Power corrupts, and absolute power corrupts absolutely. These facts are known and repeated often in discussions of history, both real and Westerosi. Daenerys Targaryen started the series as a young girl, wide-eyed and full of hope that she would return home one day. Daenerys Targaryen ended the series as a Mad Queen, so fully detached from reality that she couldn't even begin to see the error of her ways. Her descent into madness, in conjunction with her sudden ascent to power, left a bad taste in the mouth of many viewers during the final season.
But nothing was more devastating than the way in which the series saw fit to bring her story to a close. With truly no one on her side any longer, besides her lone remaining dragon, Daenerys still hoped that Jon Snow could love her the way she loved him. After the pair of lover-relatives professed their feelings for one another, it seemed like this might be the case - only for Jon to surprise her by stabbing her straight through the heart with a dagger, ending the song of ice and fire once and for all.
The loss of Ned Stark was the loss that had the longest-lasting effects on the entire series. Ned was one of the series' first truly good men, an idealistic man who wanted to believe in the power of good people to rule and rule well. As the first Hand of the King, it was Ned's responsibility to clean up the messes of the Baratheons and Lannisters - but in cleaning up their endless messes, he uncovered the shocking secrets that would lead to his own demise.

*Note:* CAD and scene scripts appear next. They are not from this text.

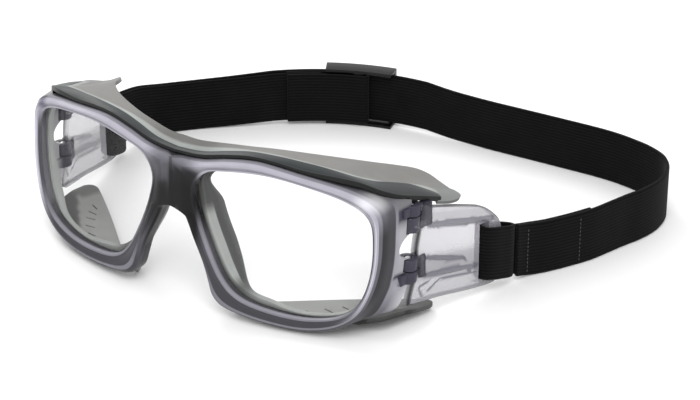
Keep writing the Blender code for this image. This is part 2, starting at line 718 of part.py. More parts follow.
def end_loop_mesh():
    """The sewn end of the strap, folded round the slider's centre bar."""
    near, far = BAR_REACH - BAR_THICK - GAP - END_PLY / 2, BAR_REACH + GAP + END_PLY / 2
    turn, middle = (far - near) / 2, (far + near) / 2
    start = SLIDER_MIDDLE - BAR_HALF
    legs_end = SLIDER_MIDDLE + LEG_LENGTH
    path = bend_path(legs_end, start, 6, near)
    for i in range(1, 6):
        swing = math.pi * i / 6
        back = math.degrees(turn * math.sin(swing) / BEND_RADIUS)
        path.append((*bend_point(start - back, middle - turn * math.cos(swing)), BEND_LIFT))
    path += bend_path(start, legs_end, 6, far)
    return band("strap_end_loop", path, thickness=END_PLY)


def strap(kit):
    kit.add("strap_webbing", band("strap_webbing", strap_path()), "strap")
    pair(kit, "strap_loop", strap_loop_mesh(), "strap")
    path = far_path(SLIDER_MIDDLE + RETURN_START, 6)
    inner = eased(path, BAR_REACH - BAR_THICK / 2, STRAP_THICK + GAP, 5, 12)
    kit.add("strap_return", band("strap_return", inner, thickness=RETURN_THICK), "strap")
    sewn = [(x, y, max(z, 0.0)) for x, y, z in spline(NEAR_RUN[:5], 3)]
    tail = band("strap_sewn_end", sewn, STRAP_THICK + GAP, width=STRAP_WIDTH - 0.7, lift=0.2)
    kit.add("strap_sewn_end", tail, "strap")
    kit.add("strap_end_loop", end_loop_mesh(), "strap")
    kit.add("strap_slider", slider_mesh(kit), "slider")


def build():
    kit = Kit()
    front_frame(kit)
    pair(kit, "lens", lens_mesh(), "clear")
    pair(kit, "eye_gasket", gasket_mesh(), "grey")
    pair(kit, "cheek_guard", cheek_guard_mesh(), "grey")
    kit.add("nose_pad", nose_pad_mesh(), "dark")
    kit.add("brow_strip", brow_strip_mesh(), "dark")
    kit.add("brow_shield", brow_shield_mesh(), "grey")
    pair(kit, "temple", temple_mesh(kit), "temple")
    pair(kit, "upper_hinge_pin", pin_mesh(UPPER_TEMPLE_EAR[0], UPPER_FRAME_EAR[1]), "steel")
    pair(kit, "lower_hinge_pin", pin_mesh(LOWER_FRAME_EAR[0], LOWER_TEMPLE_EAR[1]), "steel")
    strap(kit)


build()
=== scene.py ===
"""The look of the sports protective goggles: smooth, detailed pieces and procedural materials round the
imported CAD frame. Lengths are in millimetres in the goggles' own axes (X towards the wearer's left, Y to the
rear, Z up from the floor), and CENTRE takes them to the row's frame."""

import math

import bmesh
import bpy
from mathutils import Matrix, Vector, kdtree


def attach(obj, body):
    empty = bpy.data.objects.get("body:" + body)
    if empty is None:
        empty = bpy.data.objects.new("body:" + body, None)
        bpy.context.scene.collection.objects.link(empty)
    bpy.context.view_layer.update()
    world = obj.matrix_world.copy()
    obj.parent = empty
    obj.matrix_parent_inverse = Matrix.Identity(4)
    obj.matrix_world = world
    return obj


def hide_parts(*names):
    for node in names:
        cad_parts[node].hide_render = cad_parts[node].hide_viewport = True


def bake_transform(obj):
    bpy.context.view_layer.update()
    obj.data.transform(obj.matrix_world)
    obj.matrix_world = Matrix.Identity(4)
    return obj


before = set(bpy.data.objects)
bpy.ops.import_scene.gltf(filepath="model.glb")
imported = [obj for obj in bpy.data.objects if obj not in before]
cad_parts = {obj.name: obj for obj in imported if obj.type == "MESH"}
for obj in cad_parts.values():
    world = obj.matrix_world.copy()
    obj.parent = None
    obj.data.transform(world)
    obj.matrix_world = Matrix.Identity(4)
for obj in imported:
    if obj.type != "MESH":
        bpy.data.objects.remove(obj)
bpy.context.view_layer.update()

MM = 0.001
CENTRE = Vector((9.25, 72.2, 0.0))
TO_ROW = Matrix.Scale(MM, 4) @ Matrix.Translation(-CENTRE)

# Shapes that the pieces share ---------------------------------------

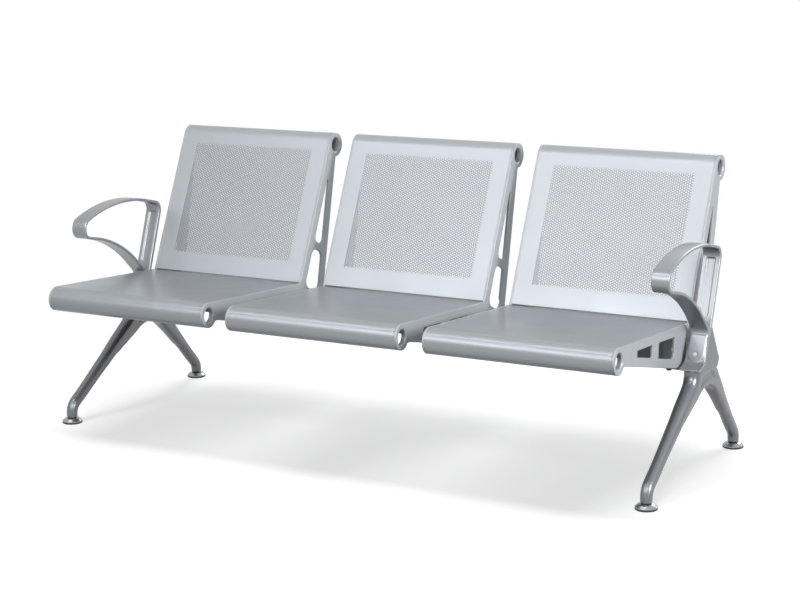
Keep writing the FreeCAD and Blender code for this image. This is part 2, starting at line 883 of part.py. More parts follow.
def clamp_bolts(label, x):
    body = piece(label, x)
    spots = [(f"{side} * (seat_width / 2 - clamp_bolt_inset)", y)
             for side in SIDES.values() for y in clamp_bolt_rows()]
    shank_and_head(body, "XY_Plane", spots, "beam_bottom - clamp_thick", "clamp_bolt_length",
                   BOLT, True)
    return body


def joint_bolts(label, x):
    """Bolts that pull the seat rails' end plates against the saddles."""
    body = piece(label, x)
    spots = [(f"{side} * (seat_width / 2 - joint_bolt_inset)", height)
             for side in SIDES.values() for height in joint_bolt_heights()]
    shank_and_head(body, "XZ_Plane", spots, "-(saddle_front - fit - end_plate)",
                   "joint_bolt_length", BOLT, False)
    return body


def panel_screws(label, x, runs_up):
    """Screws that come up through the ledges into a sheet."""
    body = piece(label, x)
    inset_x = "(seat_width / 2 - rail_web - ledge_width / 2)"
    spots = [(f"{side} * {inset_x}", run)
             for side in SIDES.values() for run in ("panel_screw_first", "panel_screw_second")]
    length = "ledge_depth + fit"
    if runs_up:
        plane = f"roll_radius - sheet - ({length})"
        shank_and_head(body, "XY_Plane", spots, plane, length, PANEL_SCREW, True)
        tilt(body, "roll_y", "roll_height", "-seat_tilt")
    else:
        plane = f"-(sheet + {length})"
        shank_and_head(body, "XZ_Plane", spots, plane, length, PANEL_SCREW, True)
        tilt(body, "junction_y", "junction_z", "-recline")
    return body


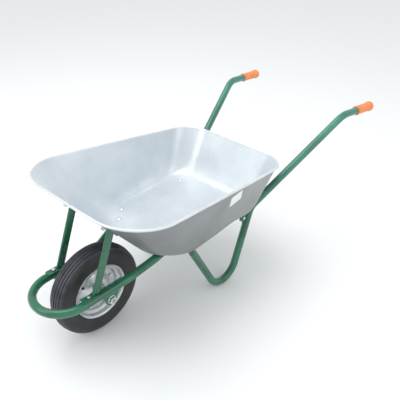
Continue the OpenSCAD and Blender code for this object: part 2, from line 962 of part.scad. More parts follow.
tray();
front_loop();
handle_left();
handle_right();
grip_left();
grip_right();
strut_left();
strut_right();
axle_plate_left();
axle_plate_right();
leg_plate_left();
leg_plate_right();
rear_support();
floor_bolts();
floor_nuts();
strut_top_bolts();
strut_top_nuts();
strut_foot_bolts();
strut_foot_nuts();
support_bolts();
support_nuts();
axle();
axle_spacers();
axle_nuts();
bearing_cones();
label();
tyre();
inner_tube();
rim_left();
rim_right();
hub();
bearing_cups();
bearing_balls();
rim_bolts();
rim_nuts();
valve();
valve_cap();
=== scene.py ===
import math

import bmesh
import bpy
import numpy as np
from mathutils import Matrix, Vector


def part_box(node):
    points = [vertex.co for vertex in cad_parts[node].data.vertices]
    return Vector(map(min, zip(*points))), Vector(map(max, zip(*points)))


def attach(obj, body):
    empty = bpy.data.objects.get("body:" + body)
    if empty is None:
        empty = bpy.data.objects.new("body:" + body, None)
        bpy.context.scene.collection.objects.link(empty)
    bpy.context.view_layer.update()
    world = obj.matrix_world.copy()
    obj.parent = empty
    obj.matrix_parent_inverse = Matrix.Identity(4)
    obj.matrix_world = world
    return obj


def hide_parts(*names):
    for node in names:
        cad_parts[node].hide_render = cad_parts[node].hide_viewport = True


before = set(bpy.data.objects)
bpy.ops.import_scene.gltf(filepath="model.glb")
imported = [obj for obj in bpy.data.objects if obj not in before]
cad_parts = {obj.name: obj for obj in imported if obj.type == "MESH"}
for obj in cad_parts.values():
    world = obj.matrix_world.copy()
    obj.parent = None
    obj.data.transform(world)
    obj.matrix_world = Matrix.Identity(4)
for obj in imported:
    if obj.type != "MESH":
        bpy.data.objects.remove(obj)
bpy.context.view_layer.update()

# ---------------------------------------------------------------- camera
# The barrow is seen from its front left, a little over two metres away, with
# a normal lens looking down on it.
lens_mm = 46.94
camera_place = Vector((1.3089, 1.2466, 1.4478))
camera_aim = Vector((-0.015, 0.0, 0.2899))
camera_tilt = math.radians(-0.29)

camera_data = bpy.data.cameras.new("camera")
camera_data.lens = lens_mm
camera_data.sensor_width = 36.0
camera_data.clip_end = 60
camera = bpy.data.objects.new("camera", camera_data)
look = (camera_aim - camera_place).to_track_quat("-Z", "Y")
camera.matrix_world = (Matrix.Translation(camera_place) @ look.to_matrix().to_4x4()
                       @ Matrix.Rotation(camera_tilt, 4, "Z"))
bpy.context.scene.collection.objects.link(camera)
bpy.context.scene.camera = camera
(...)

Few scenes are more harrowing than the scene in which Ned is executed. But in a rare break from eventual convention for Game of Thrones, Ned's death is one of the least graphic in the entire series. We never see him beheaded. Instead, we see the effect it has on others - namely, Arya, who watches in wide-eyed abject horror, and Sansa, who faints in her emotional distress. The killing of Ned Stark was what truly escalated the series' central conflict to the next level. When the series killed Ned, it lost one of the best men it ever had - but it became a much stronger series, all the same.